Solidar Śląsko Dąbrow

W Tagorze też kochają firmę

W tarnogórskiej Fabryce Maszyn i Urządzeń Tagor trwa akcja rozdawania pracownikom plakietek z napisem „Kocham firmę, ale chcę podwyżkę”. Akcja zainicjowana przez związkowców z zakładowej Solidarności ma na celu przekonanie  pracodawcy do realizacji postulatów płacowych, przedstawionych przez stronę związkową w ramach rozpoczętego we wrześniu, a wciąż nie zakończonego sporu zbiorowego. Związkowcy domagają się m.in.  podwyżek 200 zł netto oraz uregulowania wysokości premii.
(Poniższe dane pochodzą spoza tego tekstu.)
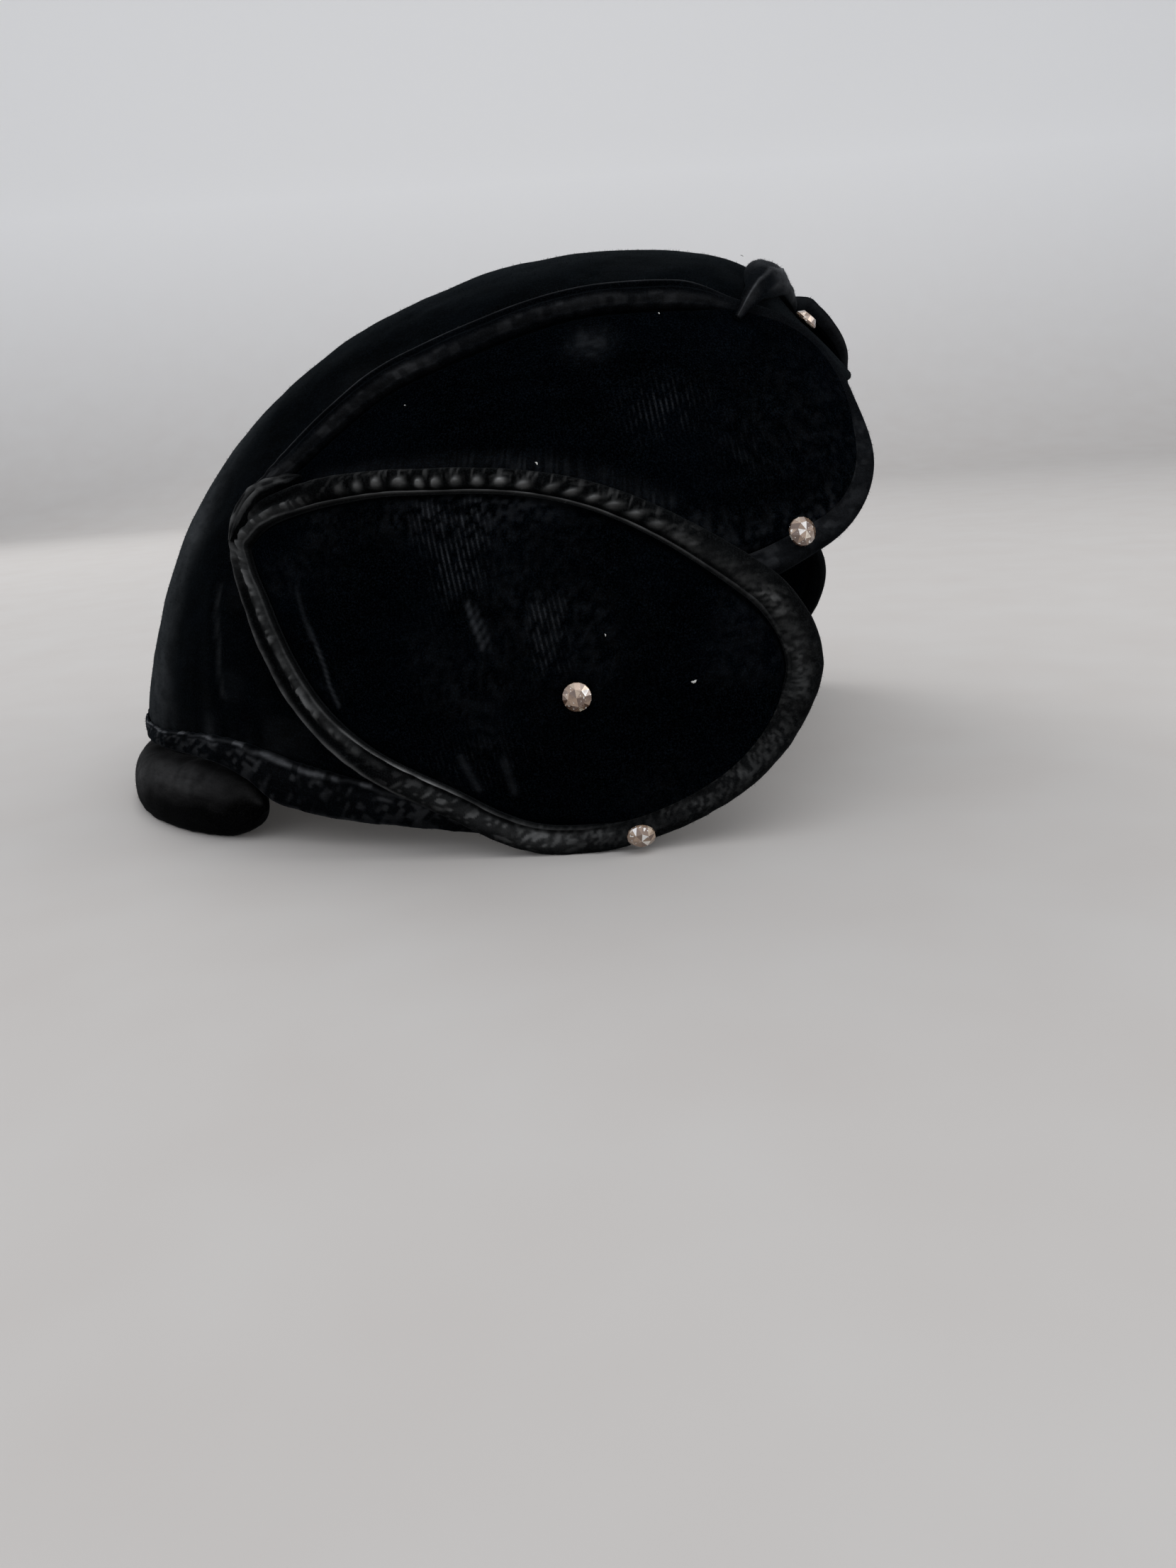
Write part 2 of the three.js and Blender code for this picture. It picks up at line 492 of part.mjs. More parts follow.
// rows turned back at the front, fading out to the rear tip
const setBack = (rows, degrees) => rows.map((r) => ({ az: r.az + degrees * (1 - r.az / rows[0].az), el: r.el }));

for (const [word, side, back, top, spineTo, steps] of [
  ["right", -1, 0, UPPER_LEAF_TOP, SPINE_TO, 3], ["left", 1, LEFT_SET_BACK, LEFT_UPPER_LEAF_TOP, LEFT_UPPER_SPINE_TO, 4],
]) {
  const upper = leafFrame(top, setBack(UPPER_LEAF_BOTTOM, back), side, spineTo);
  const upperWidth = (j) => lookup(UPPER_BINDING, "at", j / upper.count).width;
  // the panel stops at the binding's seam, and runs to the outline where it is covered
  const upperEdge = (j) => (j >= UPPER_BINDING_FROM - 1 && j <= UPPER_BINDING_TO + 1 ? upperWidth(j) + PIECE_GAP : 0);
  add(`petal_upper_${word}`, leafPanel(upper, upperEdge, UPPER_IN, UPPER_OUT, steps), VELVET);
  add(`binding_upper_${word}`, sweep(bindingSections(upper, upperWidth, UPPER_IN, UPPER_RIM, UPPER_BINDING_FROM, UPPER_BINDING_TO), false), BINDING);

  const lower = leafFrame(LOWER_LEAF_TOP, LOWER_LEAF_BOTTOM, side);
  const lowerWidth = (j) => lookup(LOWER_BINDING, "at", j / lower.count).width;
  add(`petal_lower_${word}`, leafPanel(lower, (j) => lowerWidth(j) + PIECE_GAP, LOWER_IN, LOWER_OUT), VELVET);
  add(`binding_lower_${word}`, restOnPlane(sweep(bindingSections(lower, lowerWidth, LOWER_IN, LOWER_RIM, 0, lower.count - 1), true)), BINDING);
}

for (const s of STONES) {
  if (s.pair) {
    add(`${s.name}_right`, stone(s.az, s.el, -1, s.lift), GLASS);
    add(`${s.name}_left`, stone(s.az, s.el, 1, s.lift), GLASS);
  } else {
    add(s.name, stone(s.az, s.el, -1, s.lift), GLASS);
  }
}

export default cap;
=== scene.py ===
# Looks of the small velvet cap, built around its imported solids. Metres in the row frame;
# the shape formulas and tables are the part's own, in millimetres from its form's centre.
import json
import math

import bpy  # noqa: E402
import numpy as np  # noqa: E402
from mathutils import Matrix, Vector  # noqa: E402

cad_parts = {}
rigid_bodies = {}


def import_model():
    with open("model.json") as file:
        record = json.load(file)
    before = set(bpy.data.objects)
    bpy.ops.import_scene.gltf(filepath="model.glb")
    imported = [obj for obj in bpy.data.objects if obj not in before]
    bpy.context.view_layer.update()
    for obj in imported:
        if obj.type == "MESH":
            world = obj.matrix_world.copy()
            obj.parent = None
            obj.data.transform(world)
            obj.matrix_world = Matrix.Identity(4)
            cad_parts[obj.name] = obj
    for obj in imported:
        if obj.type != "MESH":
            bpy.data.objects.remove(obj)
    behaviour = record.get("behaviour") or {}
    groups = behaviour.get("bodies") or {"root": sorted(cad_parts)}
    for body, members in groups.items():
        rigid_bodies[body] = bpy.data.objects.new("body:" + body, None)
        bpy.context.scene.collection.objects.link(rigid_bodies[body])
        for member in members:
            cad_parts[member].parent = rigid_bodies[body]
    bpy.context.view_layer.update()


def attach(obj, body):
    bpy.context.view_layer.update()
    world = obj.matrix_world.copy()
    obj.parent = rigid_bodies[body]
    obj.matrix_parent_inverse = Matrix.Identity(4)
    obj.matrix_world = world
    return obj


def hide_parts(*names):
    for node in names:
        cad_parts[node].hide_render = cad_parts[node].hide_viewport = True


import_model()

# ------------------------------------------------------------------ the form
HALF_WIDTH, SQUARENESS, FLOOR, CENTRE_X = 75.0, 2.2, -22.4, -10.320
CROWN_OUT = 2.6
BAND_IN, BAND_OUT = 3.0, 5.0
UPPER_IN, UPPER_OUT, UPPER_RIM = 3.1, 5.3, 7.2
LOWER_IN, LOWER_OUT, LOWER_RIM = 5.8, 8.0, 9.7
PROFILE = np.array([
    (-40, 101.3), (-15, 100.0), (10, 98.3), (35, 98.4), (60, 97.5), (85, 88.2), (110, 81.5), (135, 81.9),
    (160, 87.3), (185, 94.5), (210, 104.0), (235, 110.0), (262, 110.0), (290, 105.5)], float)
UPPER_LEAF_TOP = [
    (126.6, 30.0), (122.2, 36.0), (115.1, 43.9), (105.5, 50.6), (93.0, 54.1), (81.8, 55.9), (70.4, 56.8), (58.5, 56.4),
    (48.6, 54.6), (38.5, 52.3), (29.4, 48.9), (23.2, 45.9), (20.1, 42.2), (20.5, 38.2), (22.0, 34.4), (24.3, 29.6)]
LEFT_UPPER_LEAF_TOP = [
    (126.6, 30.0), (122.3, 36.0), (115.4, 43.9), (106.0, 50.6), (93.8, 54.1), (82.9, 55.9), (71.7, 56.8), (60.1, 56.4),
    (50.4, 54.6), (40.6, 52.3), (30.0, 51.0), (20.0, 49.9), (12.0, 49.0), (6.0, 48.4), (3.8, 46.8), (6.0, 44.0),
    (11.0, 41.0), (17.5, 38.2), (22.6, 34.2), (26.7, 29.6)]
UPPER_LEAF_BOTTOM = [
    (126.6, 30.0), (121.0, 26.6), (110.0, 23.6), (98.0, 22.0), (86.0, 20.4), (74.0, 18.4), (63.0, 16.6), (54.0, 15.6),
    (46.0, 16.0), (38.6, 18.0), (33.2, 19.8), (29.0, 22.6), (25.9, 26.2), (24.3, 29.6)]
LOWER_LEAF_TOP = [
    (124.2, 26.6), (121.0, 30.4), (114.7, 33.1), (108.1, 34.6), (99.0, 35.4), (89.0, 35.0), (79.2, 34.0), (70.7, 32.2),
    (64.5, 30.0), (58.6, 26.9), (52.9, 23.0), (48.3, 19.4), (44.6, 15.9), (42.2, 12.0), (41.0, 8.2), (40.9, 4.3)]
LOWER_LEAF_BOTTOM = [
    (124.2, 26.6), (122.2, 22.6), (119.4, 18.4), (116.7, 13.8), (113.4, 8.6), (109.4, 3.1), (104.7, -1.7), (100.0, -5.2),
    (94.4, -8.2), (88.8, -10.9), (83.4, -13.8), (77.6, -15.8), (71.4, -16.0), (65.2, -15.1), (59.5, -13.2),
    (54.8, -11.0), (50.3, -8.3), (46.1, -4.5), (43.0, -0.1), (40.9, 4.3)]
CROWN_EDGE = [
    (0, 38.8), (9, 38.6), (18, 38.2), (28, 37.6), (42, 33.5), (56, 26.0), (68, 15.0), (78, 2.0), (87, -8.6), (97, -10.6),
    (107, -8.4), (116, -6.8), (123, -5.0), (130, -4.0), (145, -3.7), (162, -3.9), (180, -3.9)]
HEM_BAND = [
    (85.0, -10.6, -14.4), (91.0, -9.6, -13.9), (98.0, -7.6, -13.2), (107.0, -5.2, -12.3), (114.4, -3.4, -10.9),
    (118.5, -2.2, -9.7), (122.9, -1.2, -6.6), (129.0, -0.7, -4.7), (136.0, -1.0, -4.2), (145.0, -1.7, -4.2),
    (160.0, -2.0, -4.4), (180.0, -2.0, -4.4)]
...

– Pracodawca też otrzymał od nas plakietkę. Tego gestu nie skomentował, ale nazajutrz przekazał informację, że chce się z nami spotkać. Nie określił jednak terminu. Od miesięcy  jego zainteresowanie sporem zbiorowym ze stroną społeczną jest znikome. Oby dzięki naszej akcji coś drgnęło – mówi Stefan Jacznik, przewodniczący Solidarności w Tagorze.

Jacznik wskazuje, że za długi Tagoru wciąż cierpią jego pracownicy. – Praca jest, ale marnie opłacana. Średnia płaca w Tagorze wynosi od 1,2 tys. do 1,5 tys. zł netto. Doszło do tego, że ludzie sami się zwalniają, bo twierdzą, że za takie pieniądze nie warto pracować – mówi Jacznik.